MATERIAL PROVIDED:
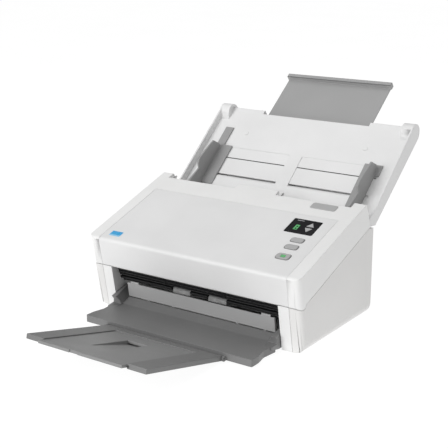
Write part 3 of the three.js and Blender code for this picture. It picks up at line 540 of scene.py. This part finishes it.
def display_bar():
    """One plain lit bar above the figure, where the display has its caption."""
    outline = rectangle(91.5, 101.5, 104.8, 106.1, 0.5)
    slab("display_bar", outline, 0.05, 0.22, TOP, "mark_grey", "cover", 0.05)


def slot_ribs():
    """Black ribs along the inside of the paper exit, below the cover."""
    flange = NODES["upper_guide"].data.vertices
    path_normal = Vector(path_normal_direction())
    path_along = path_normal.cross(RIGHT)
    front = min(v.co.dot(path_along) for v in flange)
    foot = min(v.co.dot(path_normal) for v in flange if v.co.dot(path_along) < front + 1 * MM)
    where = local(path_along, path_normal, front, foot)
    thickness = 0.8
    for number, level in enumerate((2.5, 6.5, 10.5), start=1):
        for word, x0, x1 in (("left", -121, -47), ("middle", -44, 44), ("right", 47, 121)):
            shelf = rectangle(x0, x1, -2.2, 0.2, 0.4)
            slab(f"slot_rib_{number}_{word}", shelf, level, level + thickness, where, "black_plastic",
                 "cover", 0.1)


def path_normal_direction():
    """The direction off the paper path, from the two driven axles and their radii."""
    drive, leave = (Vector(joint(name)["pos_m"]) for name in ("drive_turn", "exit_turn"))
    span = drive - leave
    drive_radius = spread("drive_roller", UP)[1] - drive.z
    leave_radius = spread("exit_roller_left", UP)[1] - leave.z
    rise = drive_radius - leave_radius
    angle = math.atan2(span.z, span.y) + math.asin(rise / span.length)
    return (0, -math.sin(angle), math.cos(angle))


def extension_slot_shade():
    """A dark strip covering the slot the tray extension slides through: painted shade standing for the shadow in
    that gap.
    """
    # the dark rubber material here is painted shade, not a rubber part
    slab("extension_slot_shade", rectangle(-84.5, 84.5, 113.8, 116.2, 0.5), -1.45, 2.4, WALL, "dark_rubber",
         "input_tray", 0.3)


def deck_marks():
    """Two small raised dishes on the paper surface."""
    for word, x in (("left", -95.8), ("right", 95.8)):
        bm = bmesh.new()
        dish = [(3.6, 0.0), (3.3, 0.4), (2.7, 0.5), (2.1, 0.3), (1.2, 0.25)]
        turned(bm, dish, DECK @ Matrix.Translation(Vector((x, 75.3, 0)) * MM), 28)
        piece_from(f"deck_mark_{word}", bm, "tray_white", "input_tray")


def deck_grooves():
    """Dark strips at the foot of the two narrow grooves across the paper surface."""
    for word, x0, x1 in (("left", -130.3, -10.0), ("right", 10.0, 130.3)):
        strip = rectangle(x0, x1, 29.05, 30.35, 0.2)
        slab(f"deck_groove_{word}", strip, -1.72, -0.95, DECK, "black_plastic", "input_tray", 0.05)


def base_screws():
    """Round screw heads with a driver recess, holding the bottom plate."""
    (x0, y0, under), (x1, y1, _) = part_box("bottom_plate")
    inset = 9 * MM
    head = [(3.0, 0.0), (3.0, -0.8), (2.4, -1.3), (1.3, -1.3), (0.5, -0.5)]
    places = [(x, y) for x in (x0 + inset, (x0 + x1) / 2, x1 - inset) for y in (y0 + inset, y1 - inset)]
    for number, (x, y) in enumerate(places, start=1):
        bm = bmesh.new()
        turned(bm, head, Matrix.Translation((x, y, under)), 28)
        piece_from(f"base_screw_{number}", bm, "steel_rod", "base")


button_gap_shades()
blue_label()
display_bar()
slot_ribs()
extension_slot_shade()
deck_marks()
deck_grooves()
base_screws()


# ---------------------------------------------------------------- floor, light and camera

def pale_floor():
    bm = bmesh.new()
    size = 6.0
    level = -0.2 * MM
    corners = ((-size, -size), (size, -size), (size, size), (-size, size))
    bm.faces.new([bm.verts.new((x, y, level)) for x, y in corners])
    mesh = bpy.data.meshes.new("floor")
    bm.to_mesh(mesh)
    bm.free()
    floor = bpy.data.objects.new("floor", mesh)
    g = Graph("floor_paper")
    tone = g.mix(g.remap(g.noise(3, 3), 0.3, 0.7), (0.14, 0.14, 0.14, 1), (0.16, 0.16, 0.16, 1))
    mesh.materials.append(g.finish(Base_Color=tone, Roughness=0.95, Specular_IOR_Level=0.0,
                                   Emission_Color=(1, 1, 1, 1), Emission_Strength=0.93))
    bpy.context.scene.collection.objects.link(floor)


def studio_world(fill):
    """A white backdrop for the camera and an even fill for everything else."""
    world = bpy.data.worlds.new("studio")
    bpy.context.scene.world = world
    world.use_nodes = True
    tree = world.node_tree
    background = tree.nodes["Background"]
    path = tree.nodes.new("ShaderNodeLightPath")
    level = tree.nodes.new("ShaderNodeMapRange")
    level.inputs["To Min"].default_value = fill
    level.inputs["To Max"].default_value = 1.0
    tree.links.new(path.outputs["Is Camera Ray"], level.inputs["Value"])
    tree.links.new(level.outputs[0], background.inputs["Strength"])
    background.inputs["Color"].default_value = (1, 1, 1, 1)


def area_light(name, location, target, size, power):
    data = bpy.data.lights.new(name, "AREA")
    data.shape = "SQUARE"
    data.size = size
    data.energy = power
    light = bpy.data.objects.new(name, data)
    light.location = location
    light.rotation_euler = (Vector(target) - Vector(location)).to_track_quat("-Z", "Y").to_euler()
    bpy.context.scene.collection.objects.link(light)


def photo_camera():
    """The camera stands to the front right and a little above, looking slightly down."""
    data = bpy.data.cameras.new("camera")
    data.sensor_width = 36.0
    data.lens = 81.6
    distance = 1.2911
    camera = bpy.data.objects.new("camera", data)
    azimuth, elevation = math.radians(34.61), math.radians(15.948)
    back = Vector((math.sin(azimuth) * math.cos(elevation), -math.cos(azimuth) * math.cos(elevation),
                   math.sin(elevation)))
    front_feet = middle("foot_1", Vector((0, 1, 0)))
    target = Vector((-0.00376, front_feet + 33.02 * MM, 0.11935))
    camera.location = target + back * distance
    camera.rotation_euler = (-back).to_track_quat("-Z", "Y").to_euler()
    bpy.context.scene.collection.objects.link(camera)
    bpy.context.scene.camera = camera


pale_floor()
studio_world(0.43)
area_light("key", (-0.9, -2.2, 1.3), (0, 0, 0.1), 1.4, 36)
area_light("top", (0.1, 0.2, 2.2), (0, 0, 0.1), 1.6, 9)
photo_camera()
bpy.context.scene.view_settings.view_transform = "Standard"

EXERCISE DETAILS:
Restate the whole of the material exactly.

TASK SOLUTION:
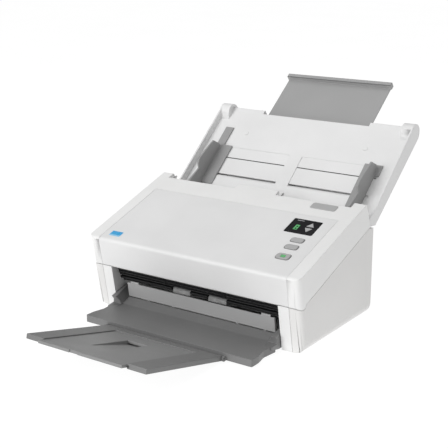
Write part 3 of the three.js and Blender code for this picture. It picks up at line 540 of scene.py. This part finishes it.
def display_bar():
    """One plain lit bar above the figure, where the display has its caption."""
    outline = rectangle(91.5, 101.5, 104.8, 106.1, 0.5)
    slab("display_bar", outline, 0.05, 0.22, TOP, "mark_grey", "cover", 0.05)


def slot_ribs():
    """Black ribs along the inside of the paper exit, below the cover."""
    flange = NODES["upper_guide"].data.vertices
    path_normal = Vector(path_normal_direction())
    path_along = path_normal.cross(RIGHT)
    front = min(v.co.dot(path_along) for v in flange)
    foot = min(v.co.dot(path_normal) for v in flange if v.co.dot(path_along) < front + 1 * MM)
    where = local(path_along, path_normal, front, foot)
    thickness = 0.8
    for number, level in enumerate((2.5, 6.5, 10.5), start=1):
        for word, x0, x1 in (("left", -121, -47), ("middle", -44, 44), ("right", 47, 121)):
            shelf = rectangle(x0, x1, -2.2, 0.2, 0.4)
            slab(f"slot_rib_{number}_{word}", shelf, level, level + thickness, where, "black_plastic",
                 "cover", 0.1)


def path_normal_direction():
    """The direction off the paper path, from the two driven axles and their radii."""
    drive, leave = (Vector(joint(name)["pos_m"]) for name in ("drive_turn", "exit_turn"))
    span = drive - leave
    drive_radius = spread("drive_roller", UP)[1] - drive.z
    leave_radius = spread("exit_roller_left", UP)[1] - leave.z
    rise = drive_radius - leave_radius
    angle = math.atan2(span.z, span.y) + math.asin(rise / span.length)
    return (0, -math.sin(angle), math.cos(angle))


def extension_slot_shade():
    """A dark strip covering the slot the tray extension slides through: painted shade standing for the shadow in
    that gap.
    """
    # the dark rubber material here is painted shade, not a rubber part
    slab("extension_slot_shade", rectangle(-84.5, 84.5, 113.8, 116.2, 0.5), -1.45, 2.4, WALL, "dark_rubber",
         "input_tray", 0.3)


def deck_marks():
    """Two small raised dishes on the paper surface."""
    for word, x in (("left", -95.8), ("right", 95.8)):
        bm = bmesh.new()
        dish = [(3.6, 0.0), (3.3, 0.4), (2.7, 0.5), (2.1, 0.3), (1.2, 0.25)]
        turned(bm, dish, DECK @ Matrix.Translation(Vector((x, 75.3, 0)) * MM), 28)
        piece_from(f"deck_mark_{word}", bm, "tray_white", "input_tray")


def deck_grooves():
    """Dark strips at the foot of the two narrow grooves across the paper surface."""
    for word, x0, x1 in (("left", -130.3, -10.0), ("right", 10.0, 130.3)):
        strip = rectangle(x0, x1, 29.05, 30.35, 0.2)
        slab(f"deck_groove_{word}", strip, -1.72, -0.95, DECK, "black_plastic", "input_tray", 0.05)


def base_screws():
    """Round screw heads with a driver recess, holding the bottom plate."""
    (x0, y0, under), (x1, y1, _) = part_box("bottom_plate")
    inset = 9 * MM
    head = [(3.0, 0.0), (3.0, -0.8), (2.4, -1.3), (1.3, -1.3), (0.5, -0.5)]
    places = [(x, y) for x in (x0 + inset, (x0 + x1) / 2, x1 - inset) for y in (y0 + inset, y1 - inset)]
    for number, (x, y) in enumerate(places, start=1):
        bm = bmesh.new()
        turned(bm, head, Matrix.Translation((x, y, under)), 28)
        piece_from(f"base_screw_{number}", bm, "steel_rod", "base")


button_gap_shades()
blue_label()
display_bar()
slot_ribs()
extension_slot_shade()
deck_marks()
deck_grooves()
base_screws()


# ---------------------------------------------------------------- floor, light and camera

def pale_floor():
    bm = bmesh.new()
    size = 6.0
    level = -0.2 * MM
    corners = ((-size, -size), (size, -size), (size, size), (-size, size))
    bm.faces.new([bm.verts.new((x, y, level)) for x, y in corners])
    mesh = bpy.data.meshes.new("floor")
    bm.to_mesh(mesh)
    bm.free()
    floor = bpy.data.objects.new("floor", mesh)
    g = Graph("floor_paper")
    tone = g.mix(g.remap(g.noise(3, 3), 0.3, 0.7), (0.14, 0.14, 0.14, 1), (0.16, 0.16, 0.16, 1))
    mesh.materials.append(g.finish(Base_Color=tone, Roughness=0.95, Specular_IOR_Level=0.0,
                                   Emission_Color=(1, 1, 1, 1), Emission_Strength=0.93))
    bpy.context.scene.collection.objects.link(floor)


def studio_world(fill):
    """A white backdrop for the camera and an even fill for everything else."""
    world = bpy.data.worlds.new("studio")
    bpy.context.scene.world = world
    world.use_nodes = True
    tree = world.node_tree
    background = tree.nodes["Background"]
    path = tree.nodes.new("ShaderNodeLightPath")
    level = tree.nodes.new("ShaderNodeMapRange")
    level.inputs["To Min"].default_value = fill
    level.inputs["To Max"].default_value = 1.0
    tree.links.new(path.outputs["Is Camera Ray"], level.inputs["Value"])
    tree.links.new(level.outputs[0], background.inputs["Strength"])
    background.inputs["Color"].default_value = (1, 1, 1, 1)


def area_light(name, location, target, size, power):
    data = bpy.data.lights.new(name, "AREA")
    data.shape = "SQUARE"
    data.size = size
    data.energy = power
    light = bpy.data.objects.new(name, data)
    light.location = location
    light.rotation_euler = (Vector(target) - Vector(location)).to_track_quat("-Z", "Y").to_euler()
    bpy.context.scene.collection.objects.link(light)


def photo_camera():
    """The camera stands to the front right and a little above, looking slightly down."""
    data = bpy.data.cameras.new("camera")
    data.sensor_width = 36.0
    data.lens = 81.6
    distance = 1.2911
    camera = bpy.data.objects.new("camera", data)
    azimuth, elevation = math.radians(34.61), math.radians(15.948)
    back = Vector((math.sin(azimuth) * math.cos(elevation), -math.cos(azimuth) * math.cos(elevation),
                   math.sin(elevation)))
    front_feet = middle("foot_1", Vector((0, 1, 0)))
    target = Vector((-0.00376, front_feet + 33.02 * MM, 0.11935))
    camera.location = target + back * distance
    camera.rotation_euler = (-back).to_track_quat("-Z", "Y").to_euler()
    bpy.context.scene.collection.objects.link(camera)
    bpy.context.scene.camera = camera


pale_floor()
studio_world(0.43)
area_light("key", (-0.9, -2.2, 1.3), (0, 0, 0.1), 1.4, 36)
area_light("top", (0.1, 0.2, 2.2), (0, 0, 0.1), 1.6, 9)
photo_camera()
bpy.context.scene.view_settings.view_transform = "Standard"